For safety I would definitely not recommend a cleat at that location.

It's a bad thing to catch body parts, clothing, and when loading and unloading from a trailer a snag you do not want.

Look at the slot in the bow cap, if you absolutely must run a line, that could do.

Use the boat a few times before you do something you will regret.

If you just have to fiddle with a line on the bow, do it from a thimble in a bowline.

Keep your bowline shorter than the length it takes to get sucked into the propellor.

Stay safe so you can enjoy boating
 
The handle where I want to attach the cleat is 1-1/8” wide
Its going to be hard to use the handle once the cleat is there, isn't it? If you don't plan on using the handle, maybe trying to find some way to mount the cleat through the handle with no drilling? Don't buy the cheap "cast aluminum" cleats. They look crappy and aren't even drilled correctly. You can get black get plastic ones that are quite narrow and mount with only two screws. Also consider mounting inside of the hull on opposite corners front and back.
 
For safety I would definitely not recommend a cleat at that location.

It's a bad thing to catch body parts, clothing, and when loading and unloading from a trailer a snag you do not want.

Look at the slot in the bow cap, if you absolutely must run a line, that could do.

Use the boat a few times before you do something you will regret.

If you just have to fiddle with a line on the bow, do it from a thimble in a bowline.

Keep your bowline shorter than the length it takes to get sucked into the propellor.

Stay safe so you can enjoy boating
WORD....this kind of wisdom is what makes this site great, thanks
 
For safety I would definitely not recommend a cleat at that location.

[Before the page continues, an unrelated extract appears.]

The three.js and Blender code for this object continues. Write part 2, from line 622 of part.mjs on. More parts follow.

It's a bad thing to catch body parts, clothing, and when loading and unloading from a trailer a snag you do not want.

Look at the slot in the bow cap, if you absolutely must run a line, that could do.

Use the boat a few times before you do something you will regret.

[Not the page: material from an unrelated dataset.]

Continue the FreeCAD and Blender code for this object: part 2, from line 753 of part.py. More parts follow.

If you just have to fiddle with a line on the bow, do it from a thimble in a bowline.

Keep your bowline shorter than the length it takes to get sucked into the propellor.

Stay safe so you can enjoy boating
I agree the pointy ones can be very dangerous ! There are flatter units with rounded corners that are much safer. Also molded plastic are also good, no sharp points, low and well rounded.
I stay away from the pointy units, never even give them a thought....glad you brought it up...
 
Was thinking along the same lines when got mine, but after a little reflection decided cleats could well end up being more of a pain than a good thing. Like it's been said, I can see catching all sorts of stuff on them. Docks usually have cleats, so it's a little bit redundant to also have them on the boat itself. I do have this thing attached to the bow though that my anchor line goes through. Not sure what it's called but I see them on a lot of boats. Not sure I'm keeping it either though. Not all that hard to just toss the anchor over the side and tie a quick knot onto it. That's what I do with the stern anchor.
 
Was thinking along the same lines when got mine, but after a little reflection decided cleats could well end up being more of a pain than a good thing. Like it's been said, I can see catching all sorts of stuff on them. Docks usually have cleats, so it's a little bit redundant to also have them on the boat itself. I do have this thing attached to the bow though that my anchor line goes through. Not sure what it's called but I see them on a lot of boats. Not sure I'm keeping it either though. Not all that hard to just toss the anchor over the side and tie a quick knot onto it. That's what I do with the stern anchor.
I see what you are saying, however, the cleat is so much quicker to tie on and off with a half hitch. I have a number of friends that use that squiggly thing to weave their anchor/dock lines thru...they claim it works well on there small boats.